A Microsoft study from November 1997 reveals that the company could have charged $49 for an upgrade to Windows 98—there is no reason to believe that the $49 price would have been unprofitable—but the study identifies $89 as the revenue-maximizing price. Microsoft thus opted for the higher price.

Thus wrote U.S. District Judge Thomas Penfield Jackson in November, illustrating, in his view, Microsoft’s monopoly power. Because of its “monopoly” position, Microsoft can charge “monopoly prices.”

That view underlies the government’s entire case. The alleged monopoly enables Microsoft to force adverse terms on other companies and harm rivals by, for instance, bundling its Web browser with Windows and giving it away.

This view is rife with fallacies.

First, by what definition is Microsoft a monopoly? The government says the company has 85 to 90 percent of the market for personal-computer operating systems. That leaves a not insignificant 10 to 15 percent for competitors.

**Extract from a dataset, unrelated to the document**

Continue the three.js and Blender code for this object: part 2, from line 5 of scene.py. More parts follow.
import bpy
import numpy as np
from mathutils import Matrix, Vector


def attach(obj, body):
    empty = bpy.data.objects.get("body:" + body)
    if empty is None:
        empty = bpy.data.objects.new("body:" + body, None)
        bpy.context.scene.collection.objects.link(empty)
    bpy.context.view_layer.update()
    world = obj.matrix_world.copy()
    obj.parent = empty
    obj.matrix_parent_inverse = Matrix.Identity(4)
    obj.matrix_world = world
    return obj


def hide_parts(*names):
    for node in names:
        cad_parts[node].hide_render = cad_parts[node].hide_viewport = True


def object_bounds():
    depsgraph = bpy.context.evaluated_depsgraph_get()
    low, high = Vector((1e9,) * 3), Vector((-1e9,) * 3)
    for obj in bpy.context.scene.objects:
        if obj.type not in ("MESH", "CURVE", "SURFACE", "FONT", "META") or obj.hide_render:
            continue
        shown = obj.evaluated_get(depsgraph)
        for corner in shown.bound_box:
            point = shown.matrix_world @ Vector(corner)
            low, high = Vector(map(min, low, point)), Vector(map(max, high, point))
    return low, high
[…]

But this gives the government too much credit. Market share depends on how the market is defined. Alan Reynolds has shown that the government narrowly defines the market to further its case. The antitrust lawyers excluded everything except single-user, Intel-based, desktop personal computers. That conveniently leaves out Apple’s Macintoshes (10 percent of the market in late 1998), Sun Microsystems’ units, and all networked computers. They and a host of other computers (such as hand-held models) don’t use the Intel microprocessor. A significant number of personal computers—15 percent—are shipped without any operating system at all. When all this is taken into account, Reynolds calculates that Microsoft’s Windows was on no more than 70 percent of the PCs delivered last year. That’s a hefty share, but a monopoly?

Potential Competition

Another problem for the judge’s monopoly theory is the ever-present potential competition. The marketplace is never static (unless the government makes it that way). Entrepreneurs and venture capitalists are always looking for high returns. Potential competition can soon become actual. No firm is safe. A complacent, inefficient lone seller garnering high returns is begging for competition. As D. T. Armentano has pointed out, the most effective barrier to entry is low returns.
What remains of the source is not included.